- **What you are asked to do**
Reproduce, word for word, only the lines from the one containing "# ======================= Write" through the one containing "points = [vertex.co", both included.
── Data listing
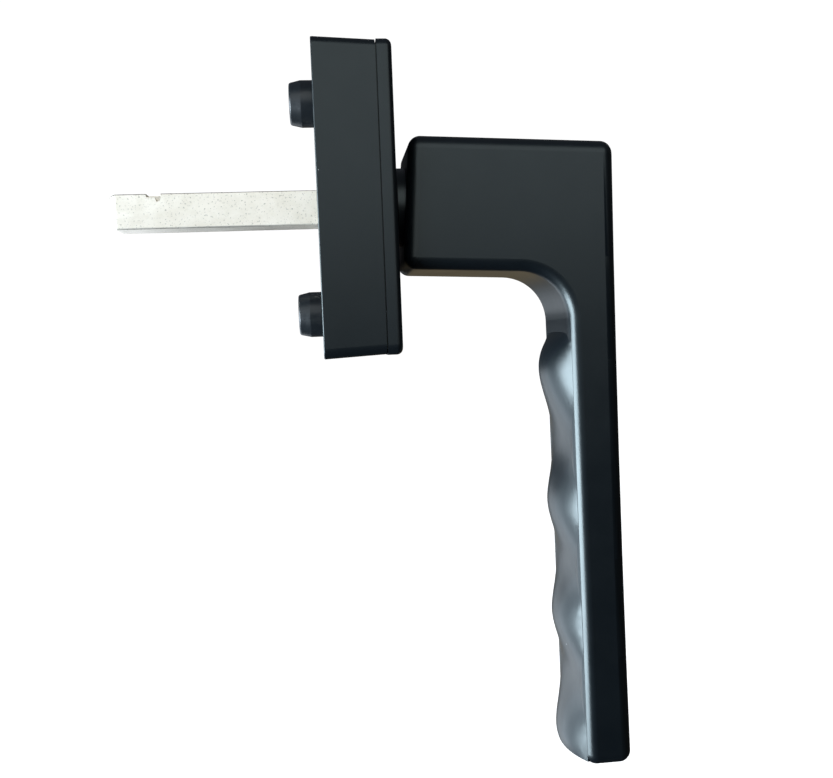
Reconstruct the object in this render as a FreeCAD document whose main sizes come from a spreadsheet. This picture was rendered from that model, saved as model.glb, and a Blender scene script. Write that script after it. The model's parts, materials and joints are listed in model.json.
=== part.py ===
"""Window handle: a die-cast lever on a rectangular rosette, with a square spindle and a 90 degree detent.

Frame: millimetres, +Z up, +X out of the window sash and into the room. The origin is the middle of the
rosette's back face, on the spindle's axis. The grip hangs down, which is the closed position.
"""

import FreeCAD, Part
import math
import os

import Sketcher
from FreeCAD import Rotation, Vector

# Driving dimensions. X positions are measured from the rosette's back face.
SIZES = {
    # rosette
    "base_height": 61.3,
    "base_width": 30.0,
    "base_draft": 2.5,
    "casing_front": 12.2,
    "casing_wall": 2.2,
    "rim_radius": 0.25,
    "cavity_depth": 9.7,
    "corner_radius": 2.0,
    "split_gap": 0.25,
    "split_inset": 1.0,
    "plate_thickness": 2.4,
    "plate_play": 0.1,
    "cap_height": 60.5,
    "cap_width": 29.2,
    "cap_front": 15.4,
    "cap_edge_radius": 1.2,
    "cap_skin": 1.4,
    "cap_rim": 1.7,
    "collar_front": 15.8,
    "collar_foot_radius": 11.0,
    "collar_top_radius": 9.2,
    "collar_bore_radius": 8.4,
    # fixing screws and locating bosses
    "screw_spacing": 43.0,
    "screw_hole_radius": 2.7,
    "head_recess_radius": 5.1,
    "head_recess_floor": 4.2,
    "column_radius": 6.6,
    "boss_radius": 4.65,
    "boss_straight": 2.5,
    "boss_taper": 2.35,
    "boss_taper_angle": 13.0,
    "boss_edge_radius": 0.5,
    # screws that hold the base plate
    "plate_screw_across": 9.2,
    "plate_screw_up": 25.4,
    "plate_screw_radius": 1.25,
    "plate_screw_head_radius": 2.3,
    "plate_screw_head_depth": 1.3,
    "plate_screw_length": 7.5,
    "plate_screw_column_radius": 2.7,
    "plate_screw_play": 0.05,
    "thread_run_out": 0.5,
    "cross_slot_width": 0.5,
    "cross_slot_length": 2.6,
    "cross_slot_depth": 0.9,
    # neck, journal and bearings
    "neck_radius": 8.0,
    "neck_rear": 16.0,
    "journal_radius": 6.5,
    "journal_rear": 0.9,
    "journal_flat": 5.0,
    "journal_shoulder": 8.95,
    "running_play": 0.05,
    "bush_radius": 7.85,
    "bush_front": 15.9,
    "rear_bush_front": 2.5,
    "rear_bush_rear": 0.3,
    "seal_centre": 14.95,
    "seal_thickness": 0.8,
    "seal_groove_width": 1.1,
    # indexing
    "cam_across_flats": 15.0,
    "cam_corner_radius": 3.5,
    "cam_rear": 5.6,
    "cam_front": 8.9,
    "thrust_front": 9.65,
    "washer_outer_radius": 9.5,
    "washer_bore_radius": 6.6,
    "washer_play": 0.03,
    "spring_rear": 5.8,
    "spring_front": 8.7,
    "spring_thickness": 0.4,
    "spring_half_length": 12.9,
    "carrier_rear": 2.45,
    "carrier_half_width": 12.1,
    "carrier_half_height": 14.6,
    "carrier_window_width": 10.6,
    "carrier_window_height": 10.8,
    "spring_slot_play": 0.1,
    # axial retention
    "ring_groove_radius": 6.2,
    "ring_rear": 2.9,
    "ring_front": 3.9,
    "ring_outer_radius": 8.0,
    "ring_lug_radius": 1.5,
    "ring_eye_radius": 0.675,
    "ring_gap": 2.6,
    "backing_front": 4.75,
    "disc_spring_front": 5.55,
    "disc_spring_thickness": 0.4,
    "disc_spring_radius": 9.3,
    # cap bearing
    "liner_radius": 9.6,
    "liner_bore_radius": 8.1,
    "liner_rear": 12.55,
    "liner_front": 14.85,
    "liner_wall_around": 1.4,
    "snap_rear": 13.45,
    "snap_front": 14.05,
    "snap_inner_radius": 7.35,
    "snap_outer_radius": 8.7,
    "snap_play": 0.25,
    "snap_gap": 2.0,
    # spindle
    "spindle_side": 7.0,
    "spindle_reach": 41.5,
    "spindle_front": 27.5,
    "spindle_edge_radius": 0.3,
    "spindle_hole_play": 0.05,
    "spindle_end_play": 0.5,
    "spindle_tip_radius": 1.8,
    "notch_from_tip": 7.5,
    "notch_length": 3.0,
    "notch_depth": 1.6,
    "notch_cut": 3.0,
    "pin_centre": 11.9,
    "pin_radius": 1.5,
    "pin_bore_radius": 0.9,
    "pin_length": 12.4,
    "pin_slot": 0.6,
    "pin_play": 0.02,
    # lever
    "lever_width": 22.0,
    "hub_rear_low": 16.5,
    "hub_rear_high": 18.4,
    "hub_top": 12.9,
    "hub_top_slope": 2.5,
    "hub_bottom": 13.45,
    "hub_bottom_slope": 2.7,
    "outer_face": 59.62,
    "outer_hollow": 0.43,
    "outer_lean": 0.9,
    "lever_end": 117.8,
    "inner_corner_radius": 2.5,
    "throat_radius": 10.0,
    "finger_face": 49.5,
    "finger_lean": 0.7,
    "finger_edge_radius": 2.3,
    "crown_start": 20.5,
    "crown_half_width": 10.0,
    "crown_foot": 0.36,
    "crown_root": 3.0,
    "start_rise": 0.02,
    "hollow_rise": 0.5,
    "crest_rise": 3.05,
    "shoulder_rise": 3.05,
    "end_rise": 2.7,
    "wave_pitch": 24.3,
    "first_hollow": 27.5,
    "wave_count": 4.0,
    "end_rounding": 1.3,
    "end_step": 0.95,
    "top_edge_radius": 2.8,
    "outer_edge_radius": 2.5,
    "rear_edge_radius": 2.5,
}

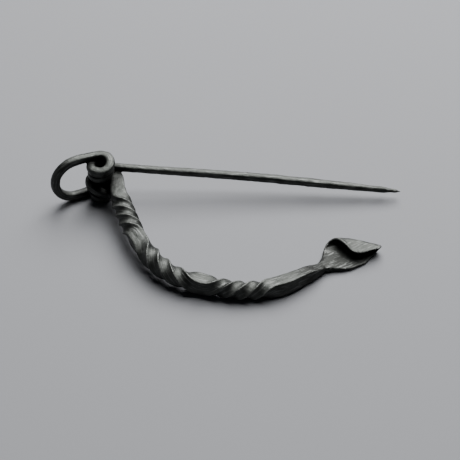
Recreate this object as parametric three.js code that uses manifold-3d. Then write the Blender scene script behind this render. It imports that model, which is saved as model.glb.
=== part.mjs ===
────
── Data listing
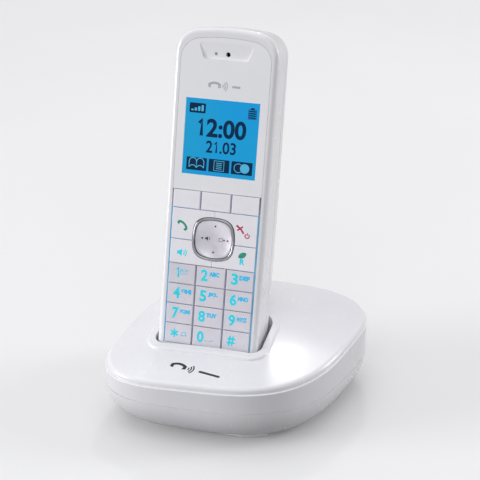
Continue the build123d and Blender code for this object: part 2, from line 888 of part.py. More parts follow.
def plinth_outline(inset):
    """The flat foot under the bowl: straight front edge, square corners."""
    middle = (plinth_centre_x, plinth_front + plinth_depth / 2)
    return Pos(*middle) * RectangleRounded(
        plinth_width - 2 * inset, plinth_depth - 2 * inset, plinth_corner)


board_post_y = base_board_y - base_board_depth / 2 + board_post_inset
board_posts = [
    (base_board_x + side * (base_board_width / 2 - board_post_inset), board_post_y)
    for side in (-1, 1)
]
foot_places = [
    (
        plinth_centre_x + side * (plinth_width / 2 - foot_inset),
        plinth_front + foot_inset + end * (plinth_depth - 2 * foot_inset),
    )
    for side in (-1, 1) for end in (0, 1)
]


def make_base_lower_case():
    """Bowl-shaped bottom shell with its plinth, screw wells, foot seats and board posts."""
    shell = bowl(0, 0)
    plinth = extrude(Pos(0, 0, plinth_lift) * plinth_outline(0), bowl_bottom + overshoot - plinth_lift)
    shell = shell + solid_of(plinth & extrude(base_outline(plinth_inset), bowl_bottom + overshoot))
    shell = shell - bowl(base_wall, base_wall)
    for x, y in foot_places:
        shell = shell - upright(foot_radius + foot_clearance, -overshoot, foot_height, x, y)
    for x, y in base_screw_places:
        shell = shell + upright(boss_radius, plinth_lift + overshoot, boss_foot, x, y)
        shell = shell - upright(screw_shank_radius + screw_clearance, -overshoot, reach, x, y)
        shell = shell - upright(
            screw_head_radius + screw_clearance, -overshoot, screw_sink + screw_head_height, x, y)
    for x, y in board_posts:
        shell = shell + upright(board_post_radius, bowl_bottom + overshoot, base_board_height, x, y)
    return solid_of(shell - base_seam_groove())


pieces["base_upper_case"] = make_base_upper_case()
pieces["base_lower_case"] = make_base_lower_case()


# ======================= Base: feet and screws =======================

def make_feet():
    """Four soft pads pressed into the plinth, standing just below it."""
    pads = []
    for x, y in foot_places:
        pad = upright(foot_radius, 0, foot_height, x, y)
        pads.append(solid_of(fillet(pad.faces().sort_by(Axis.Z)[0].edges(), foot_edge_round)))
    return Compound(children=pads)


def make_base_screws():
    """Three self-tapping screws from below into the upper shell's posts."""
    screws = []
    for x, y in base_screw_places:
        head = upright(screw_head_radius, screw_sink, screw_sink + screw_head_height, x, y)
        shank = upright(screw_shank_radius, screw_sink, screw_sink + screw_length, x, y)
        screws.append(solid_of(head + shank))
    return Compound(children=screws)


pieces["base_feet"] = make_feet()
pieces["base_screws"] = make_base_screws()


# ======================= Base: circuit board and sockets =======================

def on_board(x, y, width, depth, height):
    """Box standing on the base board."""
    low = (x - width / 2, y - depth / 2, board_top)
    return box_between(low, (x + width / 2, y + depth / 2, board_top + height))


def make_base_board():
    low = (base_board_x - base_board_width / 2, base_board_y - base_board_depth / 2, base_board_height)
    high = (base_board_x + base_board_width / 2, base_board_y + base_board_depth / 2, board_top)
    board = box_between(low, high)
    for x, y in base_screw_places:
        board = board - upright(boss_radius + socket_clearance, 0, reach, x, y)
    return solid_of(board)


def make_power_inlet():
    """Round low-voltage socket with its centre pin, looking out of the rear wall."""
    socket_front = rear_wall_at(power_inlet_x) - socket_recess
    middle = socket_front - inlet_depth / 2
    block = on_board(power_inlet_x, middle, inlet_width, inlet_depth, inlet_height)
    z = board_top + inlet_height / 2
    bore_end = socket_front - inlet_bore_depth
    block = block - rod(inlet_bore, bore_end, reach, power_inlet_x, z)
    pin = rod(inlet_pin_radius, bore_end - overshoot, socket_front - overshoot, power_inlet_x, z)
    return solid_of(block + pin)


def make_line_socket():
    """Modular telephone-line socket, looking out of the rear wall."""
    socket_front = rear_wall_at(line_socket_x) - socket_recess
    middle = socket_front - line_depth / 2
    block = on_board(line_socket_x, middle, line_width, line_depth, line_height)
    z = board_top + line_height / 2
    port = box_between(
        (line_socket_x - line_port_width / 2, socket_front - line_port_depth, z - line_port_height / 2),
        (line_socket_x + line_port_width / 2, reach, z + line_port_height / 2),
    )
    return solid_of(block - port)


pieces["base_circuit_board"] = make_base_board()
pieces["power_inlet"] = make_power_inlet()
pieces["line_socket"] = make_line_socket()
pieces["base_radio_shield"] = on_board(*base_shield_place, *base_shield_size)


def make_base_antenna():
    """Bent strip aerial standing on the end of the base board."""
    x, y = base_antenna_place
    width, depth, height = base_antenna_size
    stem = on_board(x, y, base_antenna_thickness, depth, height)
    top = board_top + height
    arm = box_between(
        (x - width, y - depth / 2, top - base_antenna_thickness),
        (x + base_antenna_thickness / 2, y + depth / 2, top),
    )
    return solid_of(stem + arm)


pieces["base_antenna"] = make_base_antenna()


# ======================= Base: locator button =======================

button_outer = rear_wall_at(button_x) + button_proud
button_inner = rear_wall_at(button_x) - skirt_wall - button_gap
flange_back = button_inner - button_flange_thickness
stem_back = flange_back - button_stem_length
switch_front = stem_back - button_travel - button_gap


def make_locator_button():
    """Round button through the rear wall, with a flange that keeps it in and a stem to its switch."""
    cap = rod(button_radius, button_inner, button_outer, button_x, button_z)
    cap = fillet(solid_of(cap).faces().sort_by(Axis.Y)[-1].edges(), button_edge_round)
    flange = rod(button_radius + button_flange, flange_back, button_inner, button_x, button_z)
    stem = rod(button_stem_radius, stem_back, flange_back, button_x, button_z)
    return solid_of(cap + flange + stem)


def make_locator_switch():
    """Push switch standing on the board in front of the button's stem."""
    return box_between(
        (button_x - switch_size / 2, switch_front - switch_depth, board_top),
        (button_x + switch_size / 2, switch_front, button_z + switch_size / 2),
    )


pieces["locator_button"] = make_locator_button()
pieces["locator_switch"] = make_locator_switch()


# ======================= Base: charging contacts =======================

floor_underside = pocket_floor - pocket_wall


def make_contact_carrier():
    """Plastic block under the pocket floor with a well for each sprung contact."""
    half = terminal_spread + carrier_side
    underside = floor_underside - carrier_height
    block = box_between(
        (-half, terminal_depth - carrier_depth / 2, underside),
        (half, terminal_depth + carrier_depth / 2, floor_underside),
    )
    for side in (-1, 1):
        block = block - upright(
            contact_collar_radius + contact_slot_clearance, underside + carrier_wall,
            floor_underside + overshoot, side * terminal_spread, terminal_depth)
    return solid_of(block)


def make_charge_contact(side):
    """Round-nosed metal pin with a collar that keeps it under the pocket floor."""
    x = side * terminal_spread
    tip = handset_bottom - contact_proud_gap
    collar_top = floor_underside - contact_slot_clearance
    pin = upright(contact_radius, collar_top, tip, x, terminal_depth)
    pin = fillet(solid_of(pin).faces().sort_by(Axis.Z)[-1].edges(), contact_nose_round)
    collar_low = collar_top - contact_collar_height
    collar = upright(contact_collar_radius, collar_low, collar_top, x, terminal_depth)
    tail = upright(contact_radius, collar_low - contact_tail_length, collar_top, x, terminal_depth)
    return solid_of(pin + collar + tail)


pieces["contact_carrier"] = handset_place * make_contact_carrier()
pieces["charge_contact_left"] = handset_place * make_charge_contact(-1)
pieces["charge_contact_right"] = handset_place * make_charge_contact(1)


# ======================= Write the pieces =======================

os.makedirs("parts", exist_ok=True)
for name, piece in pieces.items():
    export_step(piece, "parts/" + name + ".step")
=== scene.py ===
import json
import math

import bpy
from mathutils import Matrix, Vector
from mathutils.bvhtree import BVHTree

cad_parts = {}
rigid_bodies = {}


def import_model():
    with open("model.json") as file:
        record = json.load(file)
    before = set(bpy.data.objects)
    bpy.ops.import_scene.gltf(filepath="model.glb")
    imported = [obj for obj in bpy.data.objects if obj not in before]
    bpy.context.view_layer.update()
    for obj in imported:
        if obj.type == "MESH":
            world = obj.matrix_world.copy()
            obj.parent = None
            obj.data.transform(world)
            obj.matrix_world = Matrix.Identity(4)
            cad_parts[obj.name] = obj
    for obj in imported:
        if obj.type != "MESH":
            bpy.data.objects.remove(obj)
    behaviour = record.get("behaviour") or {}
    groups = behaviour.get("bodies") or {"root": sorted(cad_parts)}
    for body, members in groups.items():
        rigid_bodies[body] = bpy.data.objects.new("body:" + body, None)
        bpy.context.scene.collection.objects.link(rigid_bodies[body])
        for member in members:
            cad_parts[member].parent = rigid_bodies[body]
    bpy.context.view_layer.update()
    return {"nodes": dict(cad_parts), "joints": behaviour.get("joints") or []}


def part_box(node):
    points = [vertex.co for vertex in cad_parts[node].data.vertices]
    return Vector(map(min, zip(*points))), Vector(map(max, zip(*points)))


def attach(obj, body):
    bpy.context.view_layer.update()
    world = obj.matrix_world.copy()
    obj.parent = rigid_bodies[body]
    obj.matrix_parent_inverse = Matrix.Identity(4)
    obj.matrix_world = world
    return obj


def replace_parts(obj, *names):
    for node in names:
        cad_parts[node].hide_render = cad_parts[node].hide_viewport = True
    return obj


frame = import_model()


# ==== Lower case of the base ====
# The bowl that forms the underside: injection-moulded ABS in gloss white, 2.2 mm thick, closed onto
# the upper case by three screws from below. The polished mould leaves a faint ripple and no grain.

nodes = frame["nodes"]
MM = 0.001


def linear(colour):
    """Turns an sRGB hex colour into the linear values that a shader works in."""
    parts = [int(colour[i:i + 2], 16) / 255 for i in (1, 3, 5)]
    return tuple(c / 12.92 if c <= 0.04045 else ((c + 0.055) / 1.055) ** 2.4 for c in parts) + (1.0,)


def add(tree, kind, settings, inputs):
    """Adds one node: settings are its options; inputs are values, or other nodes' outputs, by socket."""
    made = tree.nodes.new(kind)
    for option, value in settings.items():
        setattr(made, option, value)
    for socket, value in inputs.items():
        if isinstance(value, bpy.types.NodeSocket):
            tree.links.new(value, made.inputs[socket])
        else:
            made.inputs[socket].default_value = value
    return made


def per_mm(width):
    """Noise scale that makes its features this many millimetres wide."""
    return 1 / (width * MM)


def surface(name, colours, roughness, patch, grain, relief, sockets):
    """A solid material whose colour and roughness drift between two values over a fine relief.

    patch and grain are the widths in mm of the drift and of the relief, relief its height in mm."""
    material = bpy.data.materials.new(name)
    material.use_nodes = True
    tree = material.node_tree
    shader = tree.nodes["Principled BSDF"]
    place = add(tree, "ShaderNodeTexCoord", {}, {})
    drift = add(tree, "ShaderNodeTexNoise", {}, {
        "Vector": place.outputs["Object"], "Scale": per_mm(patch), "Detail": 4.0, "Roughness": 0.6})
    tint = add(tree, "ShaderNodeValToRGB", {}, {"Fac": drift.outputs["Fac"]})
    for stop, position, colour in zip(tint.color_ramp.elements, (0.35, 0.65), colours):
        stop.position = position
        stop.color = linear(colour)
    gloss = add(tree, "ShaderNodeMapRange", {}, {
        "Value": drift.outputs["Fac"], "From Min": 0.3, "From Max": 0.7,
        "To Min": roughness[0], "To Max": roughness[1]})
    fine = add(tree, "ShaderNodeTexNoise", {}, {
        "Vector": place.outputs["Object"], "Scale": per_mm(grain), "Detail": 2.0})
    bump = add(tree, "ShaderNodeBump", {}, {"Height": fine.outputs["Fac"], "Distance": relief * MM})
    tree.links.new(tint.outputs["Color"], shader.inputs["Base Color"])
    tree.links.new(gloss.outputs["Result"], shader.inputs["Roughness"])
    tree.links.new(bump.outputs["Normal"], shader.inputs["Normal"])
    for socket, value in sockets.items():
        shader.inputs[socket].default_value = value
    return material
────
- **Result of the task**
# ======================= Write the pieces =======================

os.makedirs("parts", exist_ok=True)
for name, piece in pieces.items():
    export_step(piece, "parts/" + name + ".step")
=== scene.py ===
import json
import math

import bpy
from mathutils import Matrix, Vector
from mathutils.bvhtree import BVHTree

cad_parts = {}
rigid_bodies = {}


def import_model():
    with open("model.json") as file:
        record = json.load(file)
    before = set(bpy.data.objects)
    bpy.ops.import_scene.gltf(filepath="model.glb")
    imported = [obj for obj in bpy.data.objects if obj not in before]
    bpy.context.view_layer.update()
    for obj in imported:
        if obj.type == "MESH":
            world = obj.matrix_world.copy()
            obj.parent = None
            obj.data.transform(world)
            obj.matrix_world = Matrix.Identity(4)
            cad_parts[obj.name] = obj
    for obj in imported:
        if obj.type != "MESH":
            bpy.data.objects.remove(obj)
    behaviour = record.get("behaviour") or {}
    groups = behaviour.get("bodies") or {"root": sorted(cad_parts)}
    for body, members in groups.items():
        rigid_bodies[body] = bpy.data.objects.new("body:" + body, None)
        bpy.context.scene.collection.objects.link(rigid_bodies[body])
        for member in members:
            cad_parts[member].parent = rigid_bodies[body]
    bpy.context.view_layer.update()
    return {"nodes": dict(cad_parts), "joints": behaviour.get("joints") or []}


def part_box(node):
    points = [vertex.co for vertex in cad_parts[node].data.vertices]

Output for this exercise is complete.